Sunday, November 1, 2015

Repost - anteriorly augmented polyethylene glenoid or posteriorly eccentric humeral head.

One of our regular readers pointed out that the prior post on this topic omitted the great post now added at the end showing the functional result after a posteriorly eccentric humeral head with a ream and run. So here it is again with the case added at the bottom - check it out.

Total shoulder arthroplasty with an augmented component for anterior glenoid bone deficiency.

These authors present 5 patients having total shoulder arthroplasty using an anteriorly augmented glenoid component. The preoperative diagnoses were anterior glenoid erosion in 2 patients, and 1 patient each with malunited glenoid fracture, nonunited glenoid fracture, and post-traumatic arthritis. The mean age at the time of surgery was 67.4 years (range, 53-75 years).

At an average of 33.2 months (range, 21.9-43.2 months) after surgery no patient had demonstrated radiographic or clinical signs of glenoid component loosening or instability. 

Comment: Anterior glenoid erosion predisposes the shoulder to anterior instability. As shown in this figure from the paper, it can usually be identified on a standardized axillary x-ray.
These authors have reported the use of an augmented glenoid component in the management of five such shoulders with durable results.

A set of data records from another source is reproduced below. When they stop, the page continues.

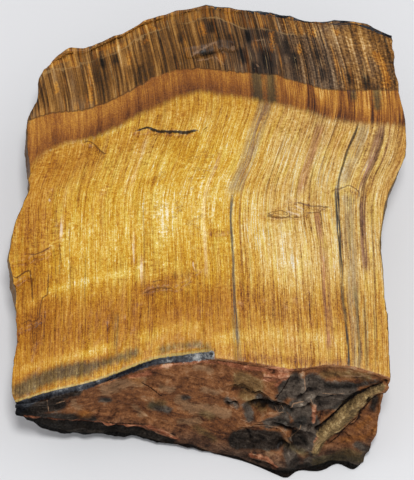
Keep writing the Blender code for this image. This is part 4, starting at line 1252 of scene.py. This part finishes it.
    # Painted shade: over the last 5 mm above the black fringe the jasper is painted darker and greyer,
    # greyer towards the right.
    low = shadow_fringe.step(-5.0, 0.0)
    stone_level = stone_level - low * 0.15
    ragged = specks * 0.2 + blots * 0.3 + streaks * 0.2
    jasper = wires.shade(stone_level, JASPER)
    tanned = (tan + blots * 0.6 + streaks * 0.4).step(-0.2, 0.6) * 0.55
    tanned = tanned.most((mottles + streaks * 0.3).step(0.5, 0.8) * 0.4)
    jasper = wires.mix(tanned, jasper, wires.shade(stone_level, TAN_RUN))
    jasper = wires.mix(low * (s.step(-5, 10) * 0.3 + 0.5), jasper, wires.shade(stone_level, LILAC_GREY))
    jasper = wires.mix((grey + ragged).step(-0.3, 0.5), jasper, wires.shade(stone_level, LILAC_GREY))
    jasper = wires.mix((olive + ragged).step(-0.5, 0.7) * 0.6, jasper, wires.shade(stone_level, OLIVE_RUN))
    inked = (ink + ragged * 0.9).step(-0.3, 0.5) * 0.95
    jasper = wires.mix(inked, jasper, wires.shade(stone_level + specks * 0.08, INK_RUN))
    jasper = wires.mix((red + ragged * 0.6).step(-0.5, 1.0) * 0.5, jasper, wires.shade(stone_level, RUST))
    salmon_level = stone_level + streaks * 0.14
    salmon = (salmon + blots * 0.15 + streaks * 0.15 + specks * 0.08).step(-0.2, 0.2) * 0.85
    jasper = wires.mix(salmon, jasper, wires.shade(salmon_level, SALMON_RUN))
    stripped = (strip + specks * 0.3 + blots * 0.3).step(-0.25, 0.3)
    jasper = wires.mix(stripped, jasper, wires.shade(stone_level + grains * 0.12 + streaks * 0.1, STRIP_RUN))
    cracks = abs(streaks + specks * 0.1).step(0.05, 0.0) * (blots + 0.2).step(0.0, 0.5)
    jasper = wires.mix(cracks * 0.45, jasper, srgb(30, 20, 16))
    colour = wires.mix((in_vein + specks * 0.1).step(0.12, -0.12), colour, jasper)
    crusted = (crust + specks * 0.25).step(-0.15, 0.25)
    crust_level = stone_level + s.step(-14, -2) * t.step(-20, -28) * 0.3
    colour = wires.mix(crusted, colour, wires.shade(crust_level, CRUST_RUN))

    # Painted shade in the splits, painted highlights on the pale edges, painted shade in the recesses, and
    # the painted black shadow along the foot
    # Painted shade: the splits are drawn brown on the gold and near black on the jasper and where wide.
    split = (abs(split_offset + specks * 0.12) / split_width.most(0.01)).step(1.0, 0.45)
    split = split * split_width.step(0.02, 0.12) * (matrix * 0.3 + split_width.step(0.15, 0.3) * 0.3 + 0.65)
    split_shade = wires.mix(matrix.most(split_width.step(0.2, 0.28)), srgb(92, 50, 16), srgb(26, 16, 9))
    colour = wires.mix(split, colour, split_shade)
    # Painted highlights along the pale edges, weaker on the dark band.
    edge = (abs(highlight_offset + specks * (into_dark * 0.2 + 0.1)) / highlight_width.most(0.01)).step(1.0, 0.3)
    edge = edge * highlight_width.step(0.02, 0.1) * ((blots + 0.7).step(0.0, 0.8) * 0.5 + 0.1)
    edge = edge * (1 - into_dark * 0.45)
    highlight_colour = wires.mix(matrix.most(into_dark), srgb(236, 214, 186), srgb(186, 146, 112))
    colour = wires.mix(edge, colour, highlight_colour)
    # Painted shade: the jasper is painted black where it lies well below its surroundings, in its hollows.
    recess_shade = (stands_out + specks * 0.06).step(-0.06, -0.34) * matrix
    colour = wires.mix(recess_shade * 0.85, colour, srgb(10, 8, 8))
    # Painted shadow: black along the lowest edge under its line, and on jasper faces that face down.
    fringe_shadow = (shadow_fringe + specks * 0.12).step(-0.1, 0.15) * matrix
    colour = wires.mix(fringe_shadow.most(facing.step(0.02, -0.3) * matrix) * 0.92, colour, srgb(7, 6, 6))

    rough = 0.6 + threads * 0.05 + specks * 0.06
    coat = 0.5 + flecks * 0.2 - matrix * 0.4 - into_dark * 0.2
    height = threads * 0.5 + strands * 0.5 + specks * 0.4 + grains * 0.4
    depth = {"Strength": 1.0, "Distance": BUMP_DEPTH * MM, "Height": height}
    bump = wires.node("ShaderNodeBump", None, depth)
    finish = {"Base Color": colour, "Roughness": rough, "Coat Weight": coat, "Normal": bump}
    for name, field in finish.items():
        tree.links.new(field.socket, shader.inputs[name])
    return material


def finished_stone():
    """The stone as one plain mesh, inside the box of its solid, with its material and its marks."""
    stone = stone_surface()
    mark_fibres(stone.data)
    material = stone_material()
    relief_tree = fine_relief(material)
    fine = stone.modifiers.new("fine_relief", "NODES")
    fine.node_group = relief_tree
    for item in relief_tree.interface.items_tree:
        if item.name in FINE_RELIEF:
            fine[item.identifier] = FINE_RELIEF[item.name]
    thin = stone.modifiers.new("thin", "DECIMATE")
    # Each pair of opposite faces of the cube has four triangles for each square of one face
    thin.ratio = MOST_TRIANGLES / (4 * sum(a * b for a, b in itertools.combinations(DIVISIONS, 2)))
    applied(stone)
    low, high = [np.array(corner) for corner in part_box("rough_stone")]
    write_points(stone.data, np.clip(read(stone.data, "co"), low, high))
    stone.data.shade_smooth()
    mark_fibres(stone.data)
    mark_surface(stone.data)
    return stone


stone = finished_stone()
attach(stone, "root")
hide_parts("rough_stone")

# Camera, floor and light

CAMERA_ELEVATION = math.radians(68)
CAMERA_DISTANCE = 450 * MM
CAMERA_TARGET = Vector((-0.5, -7.7, 28.0)) * MM
SENSOR = 36.0
PHOTO_HEIGHT = 480
FOCAL_PIXELS = 2250
LENS = SENSOR * FOCAL_PIXELS / PHOTO_HEIGHT
ROOM_COLOUR = (0.96, 0.97, 1, 1)
ROOM_STRENGTH = 0.5
FLOOR_CORNERS = [(-2, -2, 0), (2, -2, 0), (2, 2, 0), (-2, 2, 0)]
PAPER_COLOUR = (0.8, 0.8, 0.81, 1)
PAPER_ROUGHNESS = 0.9


def look_at(item, place, target):
    item.location = place
    item.rotation_euler = (Vector(target) - Vector(place)).to_track_quat("-Z", "Y").to_euler()


def camera():
    data = bpy.data.cameras.new("camera")
    data.lens = LENS
    data.sensor_width = SENSOR
    data.clip_start = 0.01
    item = new_object("camera", data)
    away = Vector((0, -math.cos(CAMERA_ELEVATION), math.sin(CAMERA_ELEVATION)))
    look_at(item, CAMERA_TARGET + away * CAMERA_DISTANCE, CAMERA_TARGET)
    bpy.context.scene.camera = item


def area_light(name, place, size, power):
    """A square light that faces the middle of the stone's foot."""
    data = bpy.data.lights.new(name, "AREA")
    data.size = size
    data.energy = power
    look_at(new_object(name, data), place, (0, 0, 0))


camera()
area_light("key", place=(0.02, -0.13, 0.6), size=0.07, power=1.8)
area_light("fill", place=(0.3, 0.1, 0.5), size=0.5, power=0.4)
world = bpy.data.worlds.new("studio")
world.use_nodes = True
background = world.node_tree.nodes["Background"]
background.inputs["Color"].default_value = ROOM_COLOUR
background.inputs["Strength"].default_value = ROOM_STRENGTH
bpy.context.scene.world = world
bpy.context.scene.view_settings.view_transform = "Standard"

floor_mesh = bpy.data.meshes.new("floor")
floor_mesh.from_pydata(FLOOR_CORNERS, [], [(0, 1, 2, 3)])
floor = new_object("floor", floor_mesh)
paper = bpy.data.materials.new("paper")
paper.use_nodes = True
paper_shader = paper.node_tree.nodes["Principled BSDF"]
paper_shader.inputs["Base Color"].default_value = PAPER_COLOUR
paper_shader.inputs["Roughness"].default_value = PAPER_ROUGHNESS
floor_mesh.materials.append(paper)
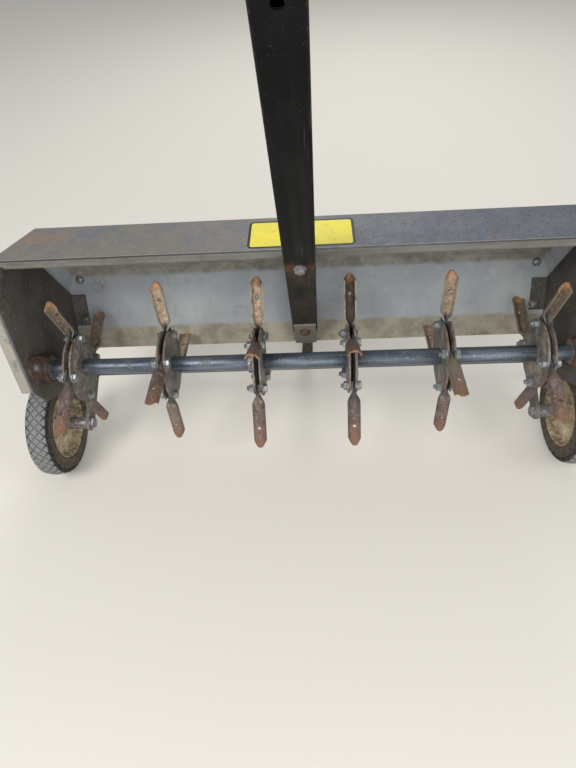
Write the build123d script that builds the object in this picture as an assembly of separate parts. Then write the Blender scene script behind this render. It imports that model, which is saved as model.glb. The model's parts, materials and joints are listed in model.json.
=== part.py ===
from build123d import *
from math import atan2, cos, degrees, hypot, radians, sin
import os

# Tow-behind lawn aerator, stored nose up: it stands on its two transport wheels and the end of its lever.
# It is drawn in its working attitude with the origin on the tine shaft, X across, Y to the rear and Z up,
# and the whole of it is turned nose up at the end. Sizes are in millimetres.

# Stored attitude
NOSE_UP = 61.0

# Hood: one folded sheet, open underneath, with sloping ends. Places are (rear, up) from the tine shaft.
SHEET = 2.5
RIM_PLACE = (-180.0, 135.0)
FRONT_FOLD = (-128.0, 226.0)
REAR_FOLD = (44.0, 226.0)
SKIRT_FOLD = (118.0, 126.0)
SKIRT_EDGE = (146.0, 89.0)
RIM_OVERHANG = 33.0
DECK_NARROWING = 47.0

# Stiffening rail lapped behind the front panel, with a slit between the two
RAIL_THICK = 3.0
RAIL_LAP = 25.0
RAIL_SLIT = 2.5
RAIL_BAND = 14.0
RAIL_END_GAP = 4.0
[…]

An alternative approach is to use a posteriorly eccentric humeral head component with a standard glenoid component accepting the glenoid anteversion as shown in the case below. This approach preserves the maximal amount of glenoid bone stock.

The posteriorly eccentric humeral head component has also improved useful in the management of failed arthroplasty with anterior glenoid bone deficiency, again accepting the anteversion of the glenoid.

The posteriorly eccentric humeral head can also manage post traumatic deformity in which the head is posteriorly malunited.